Justice of the Peace, District 13
Incumbent Joel Maxwell, 45, faces a challenge in the GOP primary from Laurie Roy-Smith. Roy-Smith, 31, was a county employee until departing four years ago, and her candidacy appears focused on making the Quorum Court a friendlier place for her former colleagues. Maxwell, who is in the midst of his first term, makes the argument it will take time for a new justice of the peace to get up to speed on county issues. He's right, and Maxwell has done a solid job as in his role on the Quorum Court. He values the role of questioning county leaders about spending and other issues while maintaining a level of professionalism the situation deserves. Our vote goes to Maxwell.
Justice of the peace, District 1
Two years ago, challenger Ron Easley defeated incumbent Republican Justice of the Peace Mike McKenzie by the narrowest of margins, and now, Easley has moved out of the district and stepped down from the Quorum Court. McKenzie, 65, of Rogers is asking voters for another term and faces a challenge by political newcomer Sharon Whelchel, 61, of Garfield. Our support goes to McKenzie, who is focused on ensuring the county performs solidly on maintaining and improving county roads. His previous service on the Quorum Court will be an asset in representing the people of northeast Benton County.

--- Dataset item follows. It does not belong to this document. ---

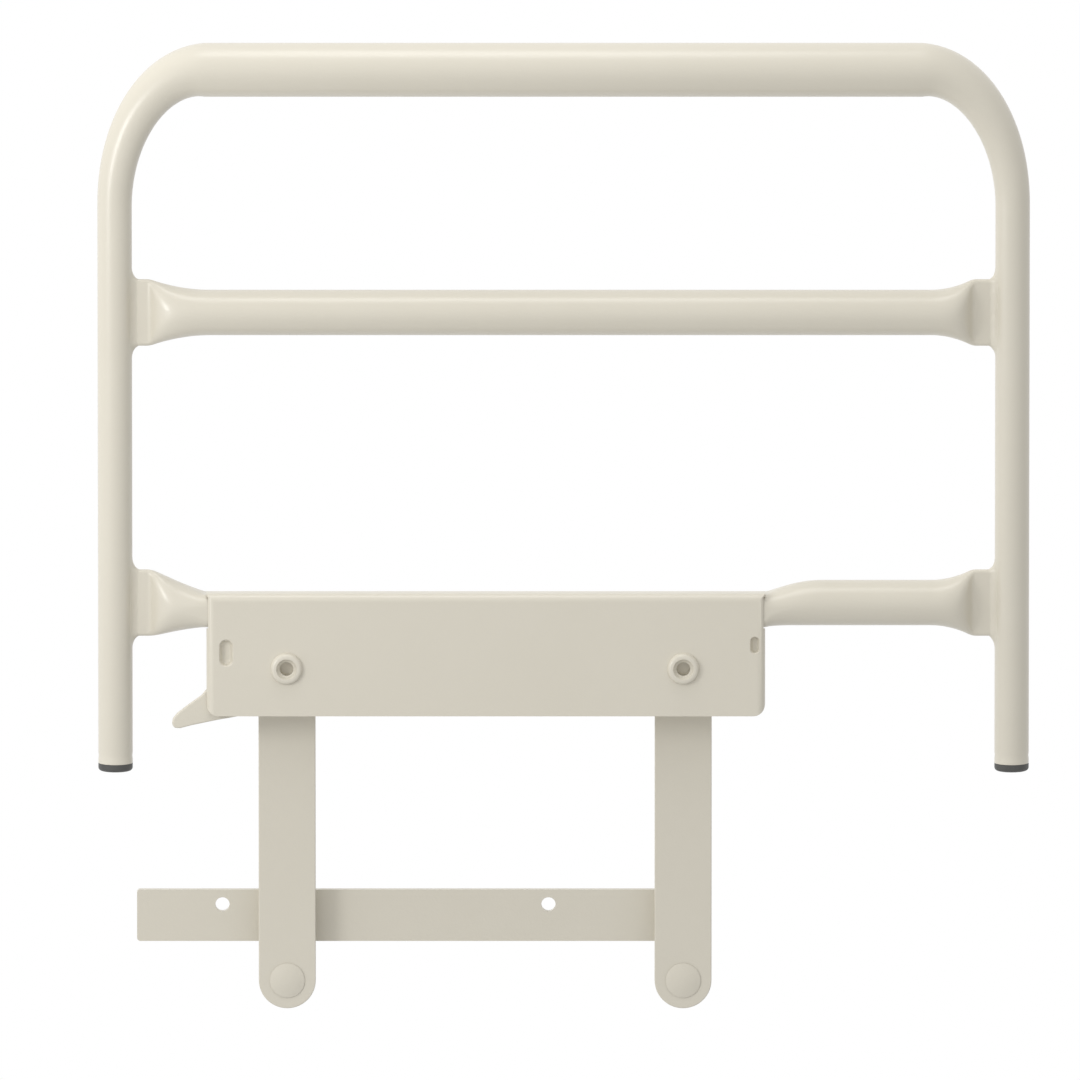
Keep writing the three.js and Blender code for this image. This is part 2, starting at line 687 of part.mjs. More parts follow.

Justice of the peace, District 2
Voters should give GOP challenger Joshua P. Bryant, 37, of Rogers an opportunity to influence county issues. He faces one-term incumbent Sue Shadlow, 55, of Rogers. The former Marine operates a small commercial construction firm, having moved home to the area in 2013 after his military service and working in the Federal Aviation Administration. He's got experience with governmental budgets and with operating a small business. Our chief beef with Shadlow came from a controversial proposal by Trulove Construction to use 8 acres at 3901 S. First St. for heavy equipment and vehicle storage and as a dispatch center for the company. She declined appointment to a panel of justices of the peace to consider the proposal that would directly affect the people of her district. In a tough political situation, she bailed, trying to avoid upsetting people. In doing so, she failed to represent the people who elected her. Bryant's background is commendable and makes him a good selection to represent this area. Whoever wins faces Democrat Ray Hernandez, a resident who opposed the Trulove project, in November.
Justice of the peace, District 11
Will Hanna, 65, who lives near Vaughn, and Bob Bland, 59, of Centerton face off in a contest that has no incumbent. Hanna has significant experience in county government, having worked for five years as the county fire marshal. He's interested in being a strong voice for the "people who were there first" when it comes to clashes between rural residents and the spread of urban areas. Although District 11 voters can't lose with either candidate, Hanna's credentials make him well suited to be engaged as a justice of the peace.